* _Short task_
Your reply should be a single number: how many lines contain the string "scene".

* _Data_
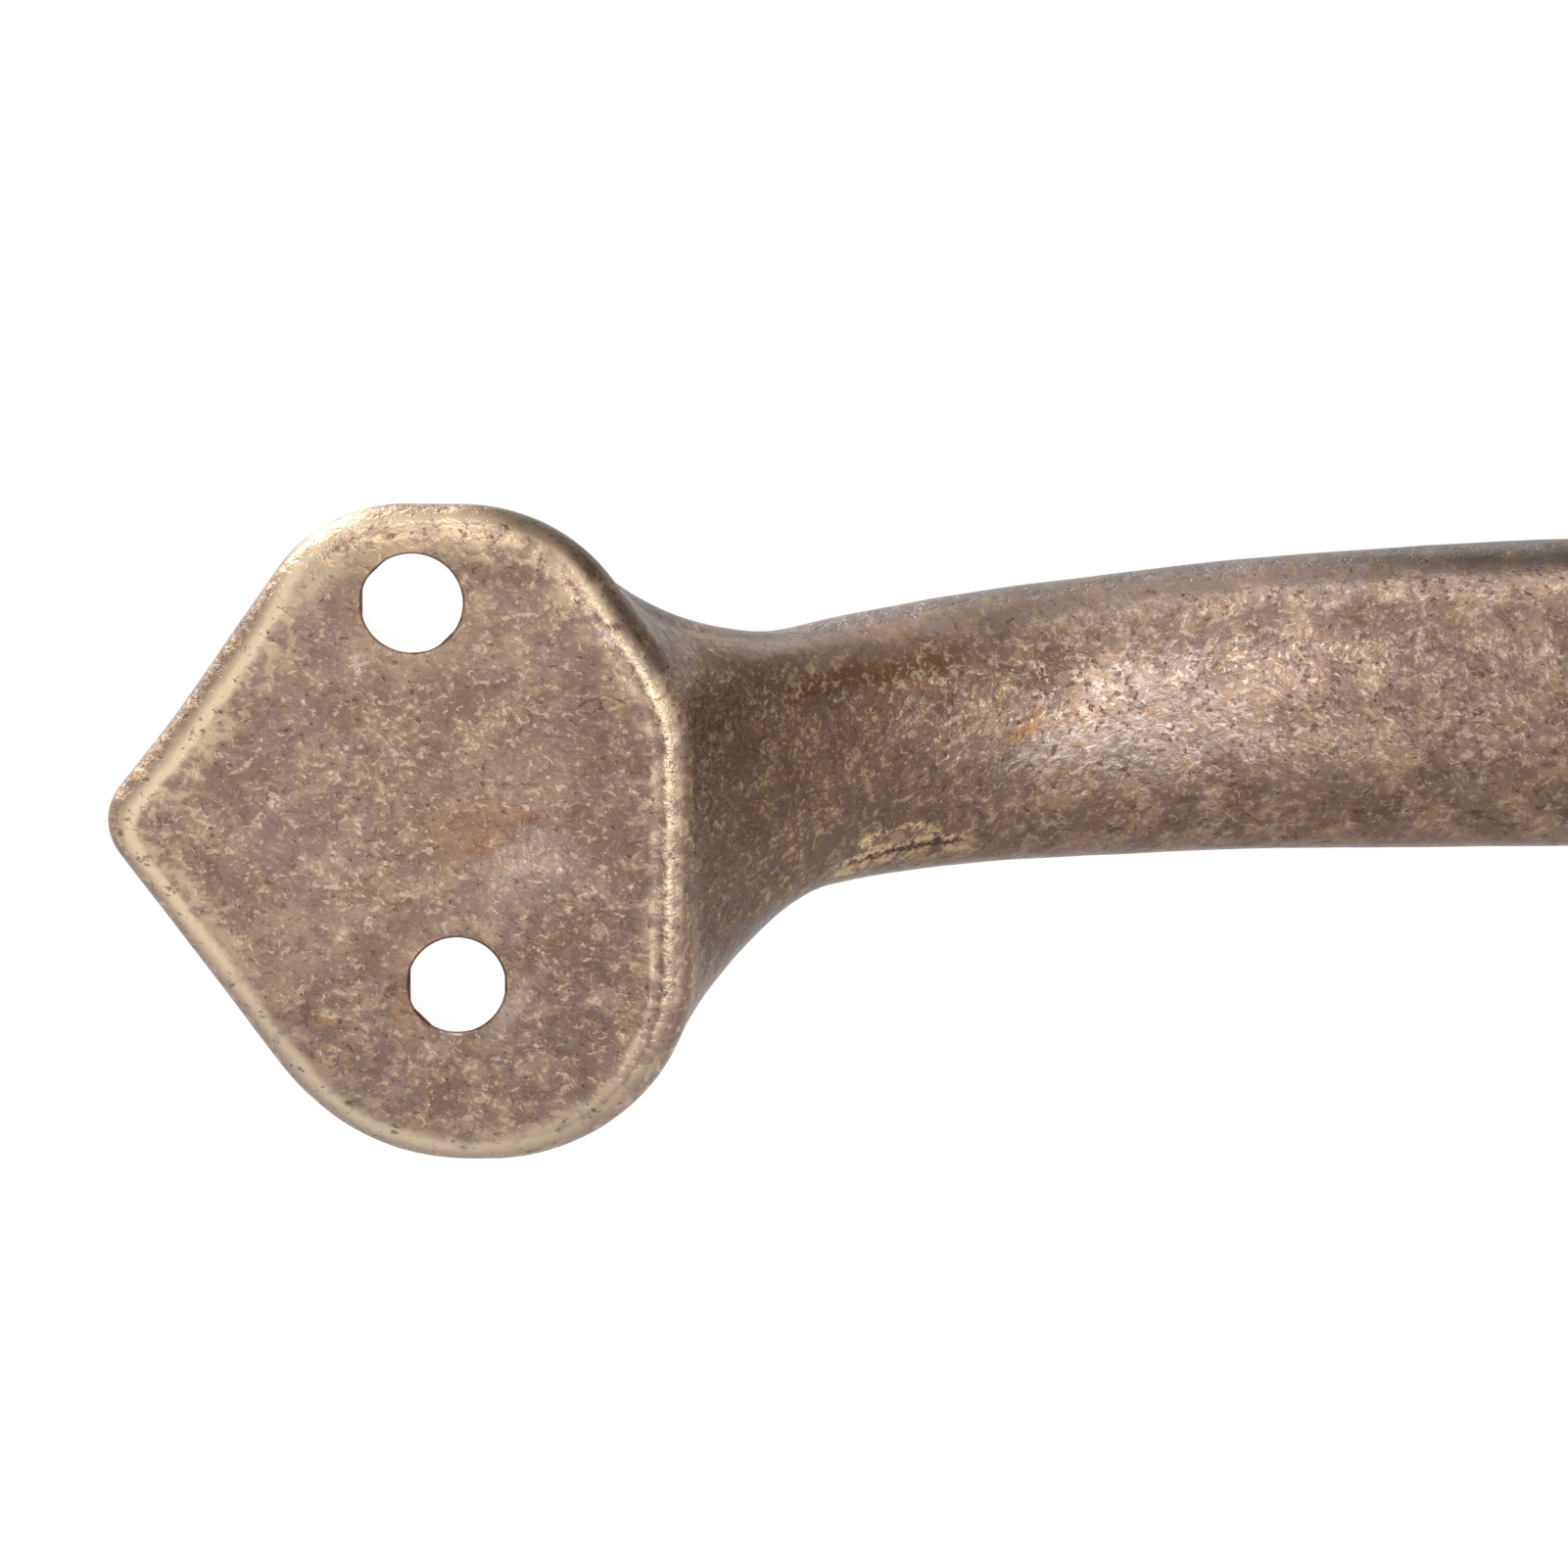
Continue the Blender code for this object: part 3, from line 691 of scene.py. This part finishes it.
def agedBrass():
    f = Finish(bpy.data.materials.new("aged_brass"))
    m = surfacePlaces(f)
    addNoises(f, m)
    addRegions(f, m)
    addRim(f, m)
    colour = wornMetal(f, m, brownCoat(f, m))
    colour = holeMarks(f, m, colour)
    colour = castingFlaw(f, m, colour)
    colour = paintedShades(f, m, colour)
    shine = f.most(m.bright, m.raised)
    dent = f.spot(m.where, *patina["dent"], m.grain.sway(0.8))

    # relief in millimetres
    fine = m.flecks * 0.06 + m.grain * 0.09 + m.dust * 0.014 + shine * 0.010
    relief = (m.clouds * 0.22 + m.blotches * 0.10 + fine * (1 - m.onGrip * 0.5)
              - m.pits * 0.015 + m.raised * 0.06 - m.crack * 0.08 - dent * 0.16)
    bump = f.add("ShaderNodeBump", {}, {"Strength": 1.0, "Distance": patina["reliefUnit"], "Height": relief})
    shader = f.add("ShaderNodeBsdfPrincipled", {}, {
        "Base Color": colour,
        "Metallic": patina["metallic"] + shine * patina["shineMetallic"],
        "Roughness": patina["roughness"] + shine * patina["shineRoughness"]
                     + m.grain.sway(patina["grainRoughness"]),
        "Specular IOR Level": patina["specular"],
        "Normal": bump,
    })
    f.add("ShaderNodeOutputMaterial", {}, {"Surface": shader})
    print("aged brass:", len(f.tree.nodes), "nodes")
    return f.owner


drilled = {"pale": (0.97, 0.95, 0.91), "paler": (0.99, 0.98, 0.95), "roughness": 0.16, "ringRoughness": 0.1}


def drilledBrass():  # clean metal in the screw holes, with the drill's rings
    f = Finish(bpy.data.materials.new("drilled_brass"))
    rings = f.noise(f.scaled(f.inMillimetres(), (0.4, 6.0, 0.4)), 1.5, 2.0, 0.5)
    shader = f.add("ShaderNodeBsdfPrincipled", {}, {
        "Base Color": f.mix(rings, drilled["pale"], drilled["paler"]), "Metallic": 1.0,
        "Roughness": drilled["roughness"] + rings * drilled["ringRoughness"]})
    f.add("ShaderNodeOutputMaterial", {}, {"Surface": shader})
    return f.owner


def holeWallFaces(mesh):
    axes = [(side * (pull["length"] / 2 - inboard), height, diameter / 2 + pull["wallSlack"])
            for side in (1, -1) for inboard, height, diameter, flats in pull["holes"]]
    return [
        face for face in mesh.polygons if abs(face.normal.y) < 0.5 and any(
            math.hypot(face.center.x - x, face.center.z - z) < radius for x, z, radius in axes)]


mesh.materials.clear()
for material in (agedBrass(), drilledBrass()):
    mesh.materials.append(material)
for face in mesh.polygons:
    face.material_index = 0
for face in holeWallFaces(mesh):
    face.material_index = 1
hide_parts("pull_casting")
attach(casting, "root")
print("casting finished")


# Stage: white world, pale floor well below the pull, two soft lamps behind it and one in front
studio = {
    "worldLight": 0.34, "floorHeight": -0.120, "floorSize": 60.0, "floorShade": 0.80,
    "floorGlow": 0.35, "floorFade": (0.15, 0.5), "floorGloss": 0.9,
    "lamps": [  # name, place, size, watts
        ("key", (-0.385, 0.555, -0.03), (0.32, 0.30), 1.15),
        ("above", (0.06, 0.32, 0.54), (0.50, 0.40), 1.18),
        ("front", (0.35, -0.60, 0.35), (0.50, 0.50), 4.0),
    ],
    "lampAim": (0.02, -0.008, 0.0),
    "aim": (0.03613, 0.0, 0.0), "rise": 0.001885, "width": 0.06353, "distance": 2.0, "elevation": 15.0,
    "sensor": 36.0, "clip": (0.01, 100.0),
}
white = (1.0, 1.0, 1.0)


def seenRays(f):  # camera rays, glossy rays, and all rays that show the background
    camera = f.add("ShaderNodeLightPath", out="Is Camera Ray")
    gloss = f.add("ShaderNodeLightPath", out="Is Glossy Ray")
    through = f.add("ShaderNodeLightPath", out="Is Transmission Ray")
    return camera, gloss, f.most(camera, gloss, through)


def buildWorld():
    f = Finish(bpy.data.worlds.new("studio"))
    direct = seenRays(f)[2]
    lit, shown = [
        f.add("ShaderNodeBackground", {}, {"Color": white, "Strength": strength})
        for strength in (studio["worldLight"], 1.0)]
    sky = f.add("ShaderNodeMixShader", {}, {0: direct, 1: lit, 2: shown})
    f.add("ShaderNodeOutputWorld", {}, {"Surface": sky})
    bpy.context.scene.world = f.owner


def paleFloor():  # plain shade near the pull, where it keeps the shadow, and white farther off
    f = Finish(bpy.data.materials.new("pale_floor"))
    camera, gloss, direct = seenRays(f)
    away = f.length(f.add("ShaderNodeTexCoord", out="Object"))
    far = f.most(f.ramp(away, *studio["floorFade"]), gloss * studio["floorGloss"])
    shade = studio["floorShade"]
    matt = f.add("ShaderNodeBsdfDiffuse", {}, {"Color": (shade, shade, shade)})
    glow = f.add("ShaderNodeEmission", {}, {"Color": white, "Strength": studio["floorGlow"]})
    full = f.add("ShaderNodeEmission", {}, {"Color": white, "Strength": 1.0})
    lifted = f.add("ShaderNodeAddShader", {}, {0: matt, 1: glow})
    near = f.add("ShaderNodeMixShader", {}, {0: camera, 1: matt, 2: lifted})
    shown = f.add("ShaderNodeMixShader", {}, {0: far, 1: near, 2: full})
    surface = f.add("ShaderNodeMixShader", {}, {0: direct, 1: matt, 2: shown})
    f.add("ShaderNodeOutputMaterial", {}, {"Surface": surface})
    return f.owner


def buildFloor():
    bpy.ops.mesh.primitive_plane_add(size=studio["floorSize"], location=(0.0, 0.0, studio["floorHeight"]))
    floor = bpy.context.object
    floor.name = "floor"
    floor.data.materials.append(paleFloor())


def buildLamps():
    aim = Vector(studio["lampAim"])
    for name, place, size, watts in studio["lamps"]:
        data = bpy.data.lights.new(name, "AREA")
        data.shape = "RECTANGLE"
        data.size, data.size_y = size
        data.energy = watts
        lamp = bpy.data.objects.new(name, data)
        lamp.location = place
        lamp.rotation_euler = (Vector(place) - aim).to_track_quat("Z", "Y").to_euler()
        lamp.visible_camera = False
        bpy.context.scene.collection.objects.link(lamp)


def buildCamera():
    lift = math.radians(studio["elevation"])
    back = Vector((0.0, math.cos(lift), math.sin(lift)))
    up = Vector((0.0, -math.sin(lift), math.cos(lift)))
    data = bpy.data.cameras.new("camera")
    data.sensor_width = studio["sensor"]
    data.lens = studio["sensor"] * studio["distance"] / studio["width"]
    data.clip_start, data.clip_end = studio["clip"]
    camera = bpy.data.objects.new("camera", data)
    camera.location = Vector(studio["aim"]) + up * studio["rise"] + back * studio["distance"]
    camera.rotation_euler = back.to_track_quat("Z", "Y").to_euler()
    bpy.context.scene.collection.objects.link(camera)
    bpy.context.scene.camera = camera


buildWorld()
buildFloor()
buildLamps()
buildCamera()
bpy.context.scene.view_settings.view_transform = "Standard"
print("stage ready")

* _Output for this exercise_
6